There Is a Concern That the US Will Withdraw from Asia

An outline of a completely new world order is slowly emerging in place of the “Pax Americana” which has shaped the world since World War II. This development is difficult to stop, but with Trump in the White House, it has received an unnecessary boost.

Trump is seeking conflict with the Western clubs that exist, like G-7, NATO and the EU, and cutting financial ties with his allies. In Asia there is a deep concern that the U.S. will withdraw completely and leave the field clear for Chinese dominance.

A country like Japan is completely reliant on American protection. South Korea would be very exposed if Trump followed through on his plans to withdraw the 30,000 American soldiers from the peninsula. Just the American promise of cancelling the military exercises for now is a big success for China.

Just Imagine if the US Still Wanted To Be the World Police

In July, it will be Europe’s turn to confront Trump as part of the NATO summit in Brussels. As a best-case scenario, he will take the opportunity to praise the trans-Atlantic link. However, you can’t rule out that he will rather see an opportunity to criticize his allies for not spending enough on defense.

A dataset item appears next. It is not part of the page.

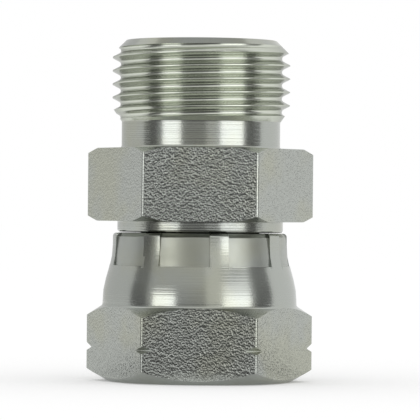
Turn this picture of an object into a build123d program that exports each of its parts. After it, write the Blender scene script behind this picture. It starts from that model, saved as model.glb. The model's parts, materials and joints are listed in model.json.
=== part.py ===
from build123d import *
import os
from math import atan2, hypot, radians, tan

# Straight hydraulic adapter: a turned steel body with a male cone-end thread at the top and
# a loose swivel nut crimped on to its nose at the bottom.
# Millimetres, +Z up. The origin is on the axis, in the plane of the nut's open face, and a
# flat of each hexagon faces -Y. Each thread is a plain cylinder at the diameter of its crests,
# and edges that are broken by less than 0.3 mm are sharp.

# Both hexagons, which take the same spanner
hex_across_flats = 22.0

# Body, hexagon and collar
body_hex_length = 8.15
body_hex_face_margin = 0.65
body_hex_chamfer_angle = 30.0
collar_diameter = 18.6
collar_thickness = 1.2

# Body, male end for a 12 mm tube with a 24 degree cone
male_end_length = 12.15
male_thread_diameter = 19.95
male_thread_chamfer = 1.53
undercut_diameter = 17.8
undercut_width = 3.0
undercut_exit_angle = 35.0
cone_length = 5.13
cone_angle = 24.0
tube_socket_diameter = 12.12
tube_socket_depth = 7.5
bore_diameter = 8.0

# Body, swivel nose with a 60 degree cone and the bead that holds the nut
nose_tip_wall = 0.8
nose_angle = 60.0
bead_height = 1.2
bead_width = 0.5
groove_diameter = 13.2
groove_length = 1.5

# Nut, hexagon
nut_length = 16.6
nut_face_width = 1.8
nut_face_chamfer_angle = 30.0
nut_shoulder_height = 7.3
nut_shoulder_angle = 33.0
nut_mark_height = 3.74
nut_mark_depth = 0.63
nut_mark_lower_flank = 0.42
nut_mark_upper_flank = 0.6

# Nut, crimped neck
neck_root_wall = 2.3
neck_root_length = 1.73
neck_end_wall = 1.73
neck_end_length = 2.6
neck_end_chamfer = 0.4
neck_bend_reach = 1.31
bend_share = 0.48
jaw_count = 8
jaw_angle = 33.0
jaw_clocking = 260.2
jaw_height = 3.6
jaw_depth = 0.23
jaw_draft = 5.0

# Nut, female pipe thread and the room behind it
nut_thread_minor_diameter = 14.95
nut_thread_length = 7.7
nut_mouth_chamfer = 1.025
relief_depth = 1.125
relief_bend_length = 3.05

# Swivel clearances
swivel_end_gap = 0.1
swivel_seat_gap = 0.25
swivel_radial_gap = 0.2
bead_radial_gap = 0.3

# Radii that several profiles share
corner_radius = hex_across_flats / 3**0.5
collar_radius = collar_diameter / 2
crest_radius = male_thread_diameter / 2
undercut_radius = undercut_diameter / 2
tube_radius = tube_socket_diameter / 2
cone_mouth_radius = tube_radius + cone_length * tan(radians(cone_angle / 2))
bore_radius = bore_diameter / 2
nose_tip_radius = bore_radius + nose_tip_wall
groove_radius = groove_diameter / 2
bead_radius = groove_radius + bead_height
lip_radius = groove_radius + swivel_radial_gap
pocket_radius = bead_radius + bead_radial_gap
nut_crest_radius = nut_thread_minor_diameter / 2
nut_mouth_radius = nut_crest_radius + nut_mouth_chamfer
nut_face_radius = nut_mouth_radius + nut_face_width
relief_radius = nut_crest_radius + relief_depth
neck_root = relief_radius + neck_root_wall
neck_end = pocket_radius + neck_end_wall

# Heights up the body
collar_bottom = nut_length + swivel_end_gap
hex_bottom = collar_bottom + collar_thickness
hex_top = hex_bottom + body_hex_length
undercut_top = hex_top + undercut_width
body_top = hex_top + male_end_length
hex_face_radius = hex_across_flats / 2 + body_hex_face_margin
hex_chamfer_height = (corner_radius - hex_face_radius) * tan(radians(body_hex_chamfer_angle))
undercut_exit_height = (crest_radius - undercut_radius) / tan(radians(undercut_exit_angle))
tube_stop = body_top - tube_socket_depth
bead_back = collar_bottom - groove_length
bead_top = bead_back - bead_height
bead_bottom = bead_top - bead_width
nose_tip = bead_bottom - (bead_radius - nose_tip_radius) / tan(radians(nose_angle / 2))

# Heights up the nut
face_chamfer_height = (corner_radius - nut_face_radius) * tan(radians(nut_face_chamfer_angle))
shoulder_top = nut_shoulder_height + (corner_radius - neck_root) * tan(radians(nut_shoulder_angle))
lip_seat = bead_top + swivel_seat_gap
relief_bend_start = lip_seat - relief_bend_length
jaw_bottom = nut_length - jaw_height
neck_bend_start = shoulder_top + neck_root_length
neck_bend_end = nut_length - neck_end_length

# The neck tapers between two bends, whose arcs reach no further than half the taper
taper_width = abs(neck_root - neck_end)
taper_height = neck_bend_end - neck_bend_start
bend_reach = min(neck_bend_reach, bend_share * hypot(taper_width, taper_height))
neck_bend_radius = bend_reach / tan(atan2(taper_width, taper_height) / 2)


def closed_profile(*corners):
    """Draw a closed outline through corners given as (radius, height, rounding)."""
    FilletPolyline(
        *[(radius, height) for radius, height, rounding in corners],
        radius=[rounding for radius, height, rounding in corners],
        close=True,
    )


def hexagon_waste(across_flats, outer_radius):
    """The sketch of what is milled off a round blank to leave a hexagon."""
    Circle(2 * outer_radius)
    RegularPolygon(across_flats / 2, 6, major_radius=False, mode=Mode.SUBTRACT)


# One jaw of the crimping tool, as the sector of metal that it pushes out of the way
with BuildPart() as crimp_jaw:
    jaw_back = 2 * neck_end
    jaw_end = neck_end - jaw_depth
    jaw_start = jaw_end + jaw_height * tan(radians(jaw_draft))
    with BuildSketch(Plane.XZ.rotated((0, 0, -jaw_angle / 2))):
        with BuildLine():
            closed_profile(
                (jaw_back, jaw_bottom, 0),
                (jaw_start, jaw_bottom, 0),
                (jaw_end, nut_length - neck_end_chamfer, 0),
                (jaw_end - 2 * neck_end_chamfer, nut_length + neck_end_chamfer, 0),
                (jaw_back, nut_length + neck_end_chamfer, 0),
            )
        make_face()
    revolve(axis=Axis.Z, revolution_arc=jaw_angle)

# Turned body: male end, wrench hexagon, collar, and the nose that the nut swivels on
with BuildPart() as adapter_body:
    with BuildSketch(Plane.XZ) as body_section:
        with BuildLine():
            closed_profile(
                (bore_radius, nose_tip, 0),
                (nose_tip_radius, nose_tip, 0),
                (bead_radius, bead_bottom, 0),
                (bead_radius, bead_top, 0),
                (groove_radius, bead_back, 0),
                (groove_radius, collar_bottom, 0),
                (collar_radius, collar_bottom, 0),
                (collar_radius, hex_bottom, 0),
                (hex_face_radius, hex_bottom, 0),
                (corner_radius, hex_bottom + hex_chamfer_height, 0),
                (corner_radius, hex_top - hex_chamfer_height, 0),
                (hex_face_radius, hex_top, 0),
                (undercut_radius, hex_top, 0),
                (undercut_radius, undercut_top, 0),
                (crest_radius, undercut_top + undercut_exit_height, 0),
                (crest_radius, body_top - male_thread_chamfer, 0),
                (crest_radius - male_thread_chamfer, body_top, 0),
                (cone_mouth_radius, body_top, 0),
                (tube_radius, body_top - cone_length, 0),
                (tube_radius, tube_stop, 0),
                (bore_radius, tube_stop, 0),
            )
        make_face()
    revolve(axis=Axis.Z)
    with BuildSketch(Plane.XY.offset(hex_bottom)):
        hexagon_waste(hex_across_flats, corner_radius)
    extrude(amount=body_hex_length, mode=Mode.SUBTRACT)

# Swivel nut: pipe thread, wrench hexagon with a turned mark, and a neck crimped behind the bead
with BuildPart() as swivel_nut:
    with BuildSketch(Plane.XZ) as nut_section:
        with BuildLine():
            closed_profile(
                (nut_mouth_radius, 0, 0),
                (nut_face_radius, 0, 0),
                (corner_radius, face_chamfer_height, 0),
                (corner_radius, nut_mark_height - nut_mark_lower_flank, 0),
                (corner_radius - nut_mark_depth, nut_mark_height, 0),
                (corner_radius, nut_mark_height + nut_mark_upper_flank, 0),
                (corner_radius, nut_shoulder_height, 0),
                (neck_root, shoulder_top, 0),
                (neck_root, neck_bend_start, neck_bend_radius),
                (neck_end, neck_bend_end, neck_bend_radius),
                (neck_end, nut_length - neck_end_chamfer, 0),
                (neck_end - neck_end_chamfer, nut_length, 0),
                (lip_radius, nut_length, 0),
                (lip_radius, lip_seat + pocket_radius - lip_radius, 0),
                (pocket_radius, lip_seat, 0),
                (relief_radius, relief_bend_start, 0),
                (relief_radius, nut_thread_length, 0),
                (nut_crest_radius, nut_thread_length, 0),
                (nut_crest_radius, nut_mouth_chamfer, 0),
            )
        make_face()
    revolve(axis=Axis.Z)
    with BuildSketch(Plane.XY):
        hexagon_waste(hex_across_flats, corner_radius)
    extrude(amount=shoulder_top, mode=Mode.SUBTRACT)
    with PolarLocations(0, jaw_count, start_angle=jaw_clocking):
        add(crimp_jaw.part, mode=Mode.SUBTRACT)

os.makedirs("parts", exist_ok=True)
for name, piece in (("adapter_body", adapter_body), ("swivel_nut", swivel_nut)):
    piece.part.label = name
    export_step(piece.part, f"parts/{name}.step")
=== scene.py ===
"""Looks of a straight hydraulic adapter: a threaded body and the swivel nut crimped on to it.

The solid model is loaded as a fixed frame. Both of its pieces are modelled again here, with
their threads, their small roundings and their finish, at the size and place of the frame.
"""

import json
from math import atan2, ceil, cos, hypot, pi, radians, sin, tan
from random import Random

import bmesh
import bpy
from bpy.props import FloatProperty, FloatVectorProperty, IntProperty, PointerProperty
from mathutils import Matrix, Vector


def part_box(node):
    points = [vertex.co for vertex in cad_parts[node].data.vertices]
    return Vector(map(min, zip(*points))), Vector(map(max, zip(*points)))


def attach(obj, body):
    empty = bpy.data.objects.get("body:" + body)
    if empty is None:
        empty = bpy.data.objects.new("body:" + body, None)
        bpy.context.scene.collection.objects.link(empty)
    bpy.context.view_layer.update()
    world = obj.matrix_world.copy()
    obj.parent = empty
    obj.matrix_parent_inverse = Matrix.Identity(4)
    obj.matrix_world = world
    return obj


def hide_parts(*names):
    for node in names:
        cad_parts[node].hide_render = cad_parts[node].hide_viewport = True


bl_info = {
    "name": "Hydraulic adapter",
    "version": (1, 0, 0),
    "blender": (4, 5, 0),
    "location": "3D View > Sidebar > Adapter",
    "description": "Models a threaded adapter body, its crimped swivel nut and a studio for them",
    "category": "Add Mesh",
}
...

For Sweden, the new unpredictability is at least as uncomfortable, as a lot of our own security is built on a direct and close relationship with the United States.

The big winners from Trump’s unwillingness to take on the global leadership role are China and Russia. They expand where the U.S. retreats.

There was a time when the left-wing press wrote page upon page complaining about what the U.S. as the world’s police made it their business to deal with. Perhaps even U.S.-haters will soon look back on those days with fond memories.

*Editor’s note: “GP 13/6” indicates that the article was published in the Göteborgs-Postens on June 13.

**Editor’s note: As The New York Times reported, the United States imposed the first duties on $34 billion in Chinese goods on Friday, July 6, officially triggering a trade war between the world’s two largest economies.